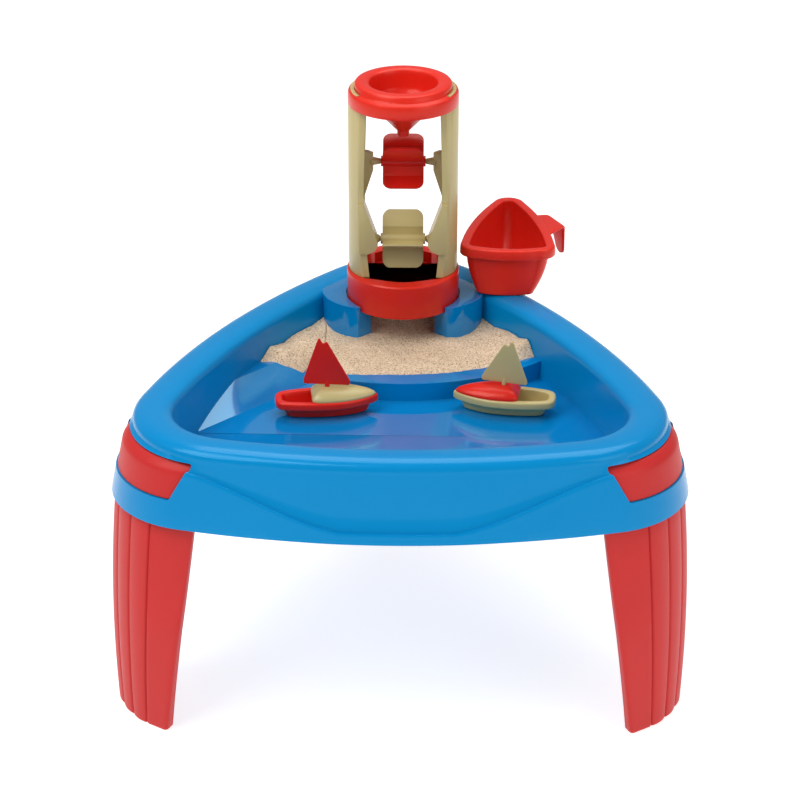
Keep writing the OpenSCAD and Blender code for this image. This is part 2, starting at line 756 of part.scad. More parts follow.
module funnel_cap() {
    top = post_top + flange_h;
    color([0.92, 0.25, 0.19]) at_tower() difference() {
        rotate_extrude() polygon(concat(
            [[flange_r, post_top], [flange_r, top - 2 * base_round]],
            [for (p = lip_round) [p[0], top + p[1]]],
            [for (p = bowl_side) [bowl_r + p[0], top + p[1]]],
            [[spout_r, top - spout_drop], [spout_r, top - spout_drop - spout_l]],
            [[spout_r + bowl_t + cap_gap, top - spout_drop - spout_l],
             [spout_r + bowl_t + cap_gap, top - spout_drop - bowl_t]],
            [for (k = [5, 4, 2, 1]) [bowl_r + bowl_side[k][0] + bowl_t,
                top + bowl_side[k][1] - bowl_t]],
            [for (p = lip_inside) [p[0], top + p[1]]],
            [[flange_r - flange_t, post_top]]));
        for (side = [0, 180])
            ring_piece(tab_slot[0], tab_slot[1], post_top + tab_slot_z[0], post_top + tab_slot_z[1],
                side, tab_slot_half);
    }
}

// Sand wheels: four bent blades round a hub, turning on the posts' pins
blade_t = 2.2;
blade_round = 11;
blade_bend_share = 0.5;
blade_bend = 20;
hub_r = 7;
hub_bore_l = 6;
upper_phase = 44;
lower_phase = -10;

module bar_2d(from, to) {
    d = to - from;
    translate(from) rotate(atan2(d[1], d[0])) translate([-blade_t / 2, -blade_t / 2])
        square([norm(d) + blade_t / 2, blade_t]);
}

module wheel(height, y, phase) {
    at_tower() translate([0, y, height]) difference() {
        union() {
            intersection() {
                rotate([90, 0, 90]) translate([0, 0, -wheel_w / 2]) linear_extrude(wheel_w)
                    for (turn = [0:90:270]) {
                        bar_2d([0, 0], polar(wheel_r * blade_bend_share, turn + phase + blade_bend));
                        bar_2d(polar(wheel_r * blade_bend_share, turn + phase + blade_bend),
                            polar(wheel_r, turn + phase));
                    }
                rotate([0, 90]) rotate_extrude() {
                    translate([0, -wheel_w / 2]) square([wheel_r - blade_round, wheel_w]);
                    translate([0, blade_round - wheel_w / 2])
                        square([wheel_r, wheel_w - 2 * blade_round]);
                    for (end = [-1, 1]) intersection() {
                        translate([wheel_r - blade_round, end * (wheel_w / 2 - blade_round)])
                            circle(blade_round);
                        translate([0, -far]) square([far, 2 * far]);
                    }
                }
            }
            translate([-hub_half, 0]) rotate([0, 90]) cylinder(h = 2 * hub_half, r = hub_r);
        }
        for (side = [0, 1]) mirror([side, 0]) translate([-hub_half - over, 0]) rotate([0, 90])
            cylinder(h = over + hub_bore_l, r = pin_r + pin_fit);
    }
}

module upper_wheel() {
    color([0.88, 0.2, 0.17]) wheel(base_top + upper_wheel_h, wheel_shift, upper_phase);
}

module lower_wheel() {
    color([0.76, 0.7, 0.5]) wheel(base_top + lower_wheel_h, -wheel_shift, lower_phase);
}

// Bucket: a tapering pot with a three-cornered rim, standing on the rim of the table
bucket_corners = [[96.4, 233], [178, 229], [142, 372]];
// The pot tapers towards this point of the plan
bucket_aim = [128, 212];
bucket_corner_r = 22;
bucket_bow = 26;
bucket_skirt_h = 13;
bucket_in = 8.5;
bucket_base_share = 0.7;
bucket_belly = [0.45, 0.7];
bucket_arc_steps = 6;
bucket_side_steps = 4;
bucket_z = rim_z + seat_gap;
handle_t = 3.5;
handle_sink = 0.5;
handle_plate = [[186, 262], [196, 264], [216, 298], [198, 333], [180, 336], [171, 330]];
handle_tongue = [[0.01, -1], [0.99, -1], [0.86, -14], [0.4, -43], [0.1, -43], [0.01, -38]];

function side_dir(i) = let (d = bucket_corners[(i + 1) % 3] - bucket_corners[i]) atan2(d[1], d[0]);
function bucket_outline(inset) = [for (i = [0:2]) let (
    from = side_dir((i + 2) % 3) - 90,
    turn = (side_dir(i) - side_dir((i + 2) % 3) + 360) % 360,
    r = bucket_corner_r - inset,
    a = bucket_corners[i] + polar(r, from + turn),
    b = bucket_corners[(i + 1) % 3] + polar(r, side_dir(i) - 90))
    each concat(
        [for (k = [0:bucket_arc_steps]) bucket_corners[i]
            + polar(r, from + turn * k / bucket_arc_steps)],
        [for (k = [1:bucket_side_steps - 1]) let (u = k / bucket_side_steps)
            a + (b - a) * u + polar(bucket_bow * u * (1 - u), side_dir(i) - 90)])];
function bucket_ring(inset, share, z) = [for (p = bucket_outline(inset))
    let (q = bucket_aim + (p - bucket_aim) * share) [q[0], q[1], bucket_z + z]];

// The handle: a wide strap out from the rim, folded down into a tapering tongue
module bucket_handle() {
    fold = handle_plate[3] - handle_plate[2];
    top = bucket_z + bucket_h - handle_sink;
    translate([0, 0, top - handle_t]) linear_extrude(handle_t) polygon(handle_plate);
    translate([handle_plate[2][0], handle_plate[2][1], top])
        rotate(atan2(fold[1], fold[0])) translate([0, seat_gap]) front_prism(
            [for (p = handle_tongue) [p[0] * norm(fold), p[1]]], handle_t);
}

module bucket() {
    low = bucket_base_share;
    mid = low + (1 - low) * bucket_belly[1];
    skirt_z = bucket_h - bucket_skirt_h;
    top_z = bucket_h - base_round / 2;
    inner = bucket_in + bucket_t;
    color([0.9, 0.22, 0.17]) translate([0, table_y]) {
        loft([bucket_ring(bucket_in + base_round, low, 0), bucket_ring(bucket_in, low, base_round),
            bucket_ring(bucket_in, mid, bucket_h * bucket_belly[0]),
            bucket_ring(bucket_in, 1, bucket_h - bucket_t),
            bucket_ring(bucket_t, 1, bucket_h - bucket_t),
            bucket_ring(bucket_t, 1, skirt_z), bucket_ring(0, 1, skirt_z),
            bucket_ring(0, 1, top_z), bucket_ring(base_round / 2, 1, bucket_h),
            bucket_ring(bucket_rim_w, 1, bucket_h),
            bucket_ring(inner, mid, bucket_h * bucket_belly[0]),
            bucket_ring(inner, low, bucket_t)]);
        bucket_handle();
    }
}

// Boats: a hull, a deck over its bow and a sail on a peg
hull_shares = [[-1, 0], [-0.98, 0.42], [-0.9, 0.68], [-0.7, 0.84], [-0.4, 0.96], [0, 1],
    [0.3, 0.93], [0.6, 0.7], [0.82, 0.42], [0.95, 0.18], [1, 0]];
deck_shares = [[-0.29, 0], [-0.29, 0.62], [-0.25, 0.78], [-0.15, 0.86], [0, 0.88], [0.3, 0.82],
    [0.6, 0.61], [0.82, 0.35], [0.92, 0.15], [0.95, 0]];
crown_shares = [[1, 0.15], [0.97, 0.3], [0.85, 0.55], [0.66, 0.78], [0.42, 0.94], [0.22, 1]];
hull_keel = [14, 11];
hull_in = 9;
band_h = 10;
hull_wall = 2.5;
hull_floor = 4;
peg_x = 1;
peg_d = 9;
sail_up = 2.5;
red_sail_turn = -4;
beige_sail_turn = -16;
sail_foot = 60;
edge_round = 1;
red_at = [-94, 11];
red_turn = 6;
beige_at = [130, 19];
beige_turn = 172;

function mirrored(shares) = let (n = len(shares)) concat(
    [for (p = shares) [p[0], -p[1]]], [for (k = [n - 2:-1:1]) shares[k]]);
function boat_ring(shares, inset, z) = [for (p = mirrored(shares))
    [p[0] * (boat_l / 2 - inset[0]), p[1] * (boat_w / 2 - inset[1]), z]];

module at_boat(at, turn) {
    translate([at[0], table_y + at[1], basin_z + seat_gap]) rotate(turn) children();
}

module boat_hull() {
    w = hull_wall;
    low = hull_h - band_h;
    in = [hull_in, hull_in];
    edge = [edge_round, edge_round];
    loft([boat_ring(hull_shares, hull_keel + [w, w], 0), boat_ring(hull_shares, hull_keel, w),
        boat_ring(hull_shares, in, low), boat_ring(hull_shares, edge, low),
        boat_ring(hull_shares, [0, 0], low + edge_round),
        boat_ring(hull_shares, [0, 0], hull_h - edge_round),
        boat_ring(hull_shares, edge, hull_h), boat_ring(hull_shares, in - edge, hull_h),
        boat_ring(hull_shares, in + [w, w], low), boat_ring(hull_shares, hull_keel + [w, w], hull_floor)]);
}

module boat_deck() {
    z = hull_h + seat_gap;
    top = z + crown_h;
    base = boat_ring(deck_shares, [0, 0], z);
    n = len(base);
    peg = [peg_x, 0, z];
    bore = (pin_r + pin_fit) / cos(180 / n);
    loft(concat([base], [for (q = crown_shares)
        [for (p = base) peg + (p - peg) * q[0] + [0, 0, crown_h * q[1]]]],
        [for (level = [top, top - peg_d]) [for (k = [0:n - 1])
            [peg_x + bore * cos(360 * k / n - 180), bore * sin(360 * k / n - 180), level]]]));
}

// The red sail seen from the front, as shares of half its foot and of its height
sail_shares = [[-0.94, 0], [0.9, 0], [0.97, 0.03], [0.96, 0.1], [0.04, 0.9], [-0.04, 0.92],
    [-0.1, 0.89], [-0.16, 0.88], [-0.22, 0.92], [-0.28, 0.99], [-0.36, 0.98], [-0.99, 0.1],
    [-1, 0.03]];
module boat_sail(height, turn) {
    foot = sail_foot / 2;
    z = hull_h + seat_gap + crown_h;
    translate([peg_x, 0, z]) {
        rotate(turn) translate([0, sail_t / 2, sail_up]) rotate([90, 0]) linear_extrude(sail_t)
            polygon([for (p = sail_shares) [p[0] * foot, p[1] * (height - sail_up)]]);
        translate([0, 0, seat_gap - peg_d]) cylinder(h = peg_d + sail_up, r = pin_r);
    }
}

module red_boat_hull() {
    color([0.88, 0.21, 0.17]) at_boat(red_at, red_turn) boat_hull();
}

module red_boat_deck() {
    color([0.76, 0.7, 0.5]) at_boat(red_at, red_turn) boat_deck();
}

module red_boat_sail() {
    color([0.88, 0.21, 0.17]) at_boat(red_at, red_turn)
        boat_sail(red_sail_h, red_sail_turn - red_turn);
}

module beige_boat_hull() {
    color([0.76, 0.7, 0.5]) at_boat(beige_at, beige_turn) boat_hull();
}

module beige_boat_deck() {
    color([0.88, 0.21, 0.17]) at_boat(beige_at, beige_turn) boat_deck();
}

module beige_boat_sail() {
    color([0.76, 0.7, 0.5]) at_boat(beige_at, beige_turn)
        boat_sail(beige_sail_h, beige_sail_turn - beige_turn + 180);
}

tray();
sand_fill();
leg_front_left();
leg_front_right();
leg_rear();
tower_base();
sieve_grid();
post_left();
post_right();
funnel_cap();
upper_wheel();
lower_wheel();
bucket();
red_boat_hull();
red_boat_deck();
red_boat_sail();
beige_boat_hull();
beige_boat_deck();
beige_boat_sail();
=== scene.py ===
import math

import bmesh
import bpy
import numpy as np
from mathutils import Matrix, Vector


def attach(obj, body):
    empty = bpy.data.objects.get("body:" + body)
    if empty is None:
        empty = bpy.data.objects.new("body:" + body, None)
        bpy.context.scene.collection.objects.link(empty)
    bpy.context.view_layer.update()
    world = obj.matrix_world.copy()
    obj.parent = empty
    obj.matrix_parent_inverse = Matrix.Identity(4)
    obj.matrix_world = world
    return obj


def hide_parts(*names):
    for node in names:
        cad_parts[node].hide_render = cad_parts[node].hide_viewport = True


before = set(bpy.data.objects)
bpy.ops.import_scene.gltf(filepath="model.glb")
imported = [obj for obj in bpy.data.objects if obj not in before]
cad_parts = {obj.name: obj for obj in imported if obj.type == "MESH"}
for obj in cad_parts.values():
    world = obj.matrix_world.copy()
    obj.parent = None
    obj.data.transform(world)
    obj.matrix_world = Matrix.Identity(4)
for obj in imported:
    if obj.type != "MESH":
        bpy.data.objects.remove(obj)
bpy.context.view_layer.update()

MM = 0.001

# Sizes in millimetres and angles in degrees, as in the part's source
RIM_Z = 384.0
LIP_Z = 370.0
APRON_Z = 286.0
BASIN_Z = 312.0
DECK_Z = 336.0
UNDER_Z = 308.6
TRAY_T = 3.5
CORNER_C = 268.0
CORNER_R = 93.0
SIDE_R = 975.0
RIM_C = 225.0
FLARE = 25.5
BAND_OFF = 8.5
LIP_OFF = 6.0
UPPER_FLARE = 14.5
WAVE_REACH = 250.0
WAVE_FLAT_SHARE = 0.27
WAVE_LOW = 13.0
WAVE_RISE = 59.0
WAVE_BEVEL = 3.0
WAVE_TOP = APRON_Z + WAVE_LOW + WAVE_RISE
NOSE_R = 123.5
NOSE_TUCK = 10.0
BELLY_Z = 90.0
WINDOW_Z = 320.0
WINDOW_TOP = 366.0
WINDOW_LOW_HALF = 70.5
WINDOW_HIGH_HALF = 80.5
WINDOW_SLANT_Z = 359.5
SEAT_GAP = 0.3
TURNS = (-150.0, -30.0, 90.0)
SIXTH = 60.0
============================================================
# Task requirements
Show all lines from the listing above in which "imported" appears.

# Written solution
imported = [obj for obj in bpy.data.objects if obj not in before]
cad_parts = {obj.name: obj for obj in imported if obj.type == "MESH"}
for obj in imported:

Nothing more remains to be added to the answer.